Handel coraz częściej przenosi się do Internetu, a my chętnie korzystamy z tej formy zakupów. Trzeba pamiętać, że możemy tam natknąć się na oszusta, który sprzeda nam nieistniejący towar lub sklep funkcjonujący tylko wirtualnie.
Artur Majchrzak z zespołu prasowego świętokrzyskiej policji poinformował nas, że do takiego incydentu doszło w Staszowie.
– 52-letnia kobieta za pośrednictwem jednego z portali ogłoszeniowych dokonała zakupu sofy za kwotę 170 zł, plus koszt wysyłki 45 zł. Kobieta wpłaciła pieniądze na podane przez sprzedającego konto, jednakże do dnia dzisiejszego nie otrzymała towaru, a kontakt z oferentem się urwał – relacjonuje Artur Majchrzak.
Jak podkreślił funkcjonariusz, pomysły na internetowe oszustwa są różnorodne – począwszy od fikcyjnych sklepów internetowych do aukcji na znanych portalach.
– Bywa, że oszuści przygotowują się do tego przez dłuższy czas.

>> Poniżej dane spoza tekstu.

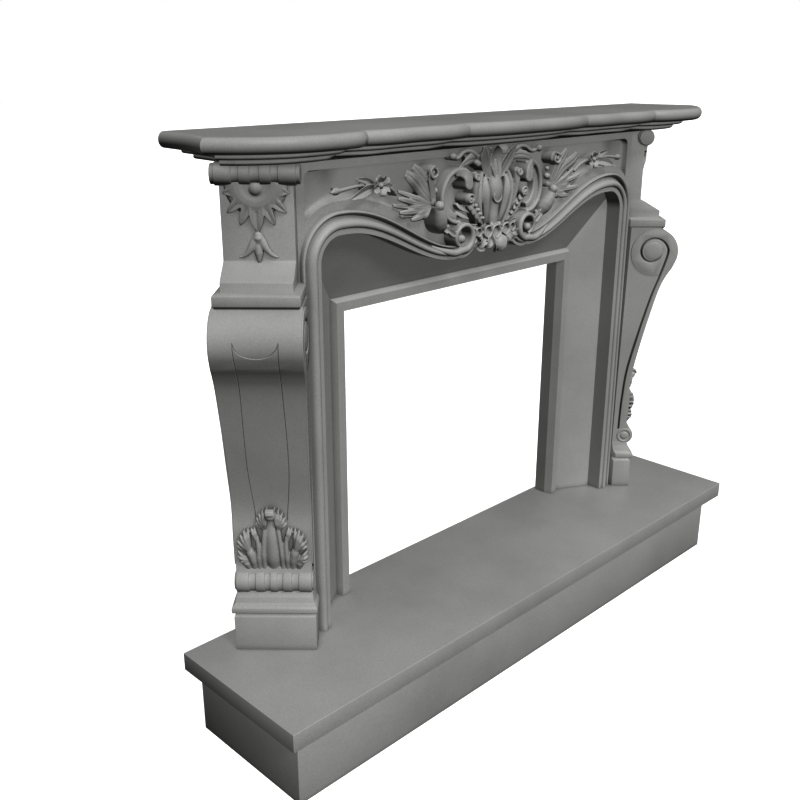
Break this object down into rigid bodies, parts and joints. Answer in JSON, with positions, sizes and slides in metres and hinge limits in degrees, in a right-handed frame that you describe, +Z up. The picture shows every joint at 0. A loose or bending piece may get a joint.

Na przykład na aukcjach sprzedają różne przedmioty zdobywając pozytywne oceny klientów, a później wystawiają znacznie droższy towar, który tak naprawdę nie istnieje i naciągają wiele osób – zaznaczył.
Aby uniknąć oszustwa policja radzi zachować zdrowy rozsądek, nie wierzyć w superokazje, a sprzedającego dokładnie sprawdzić.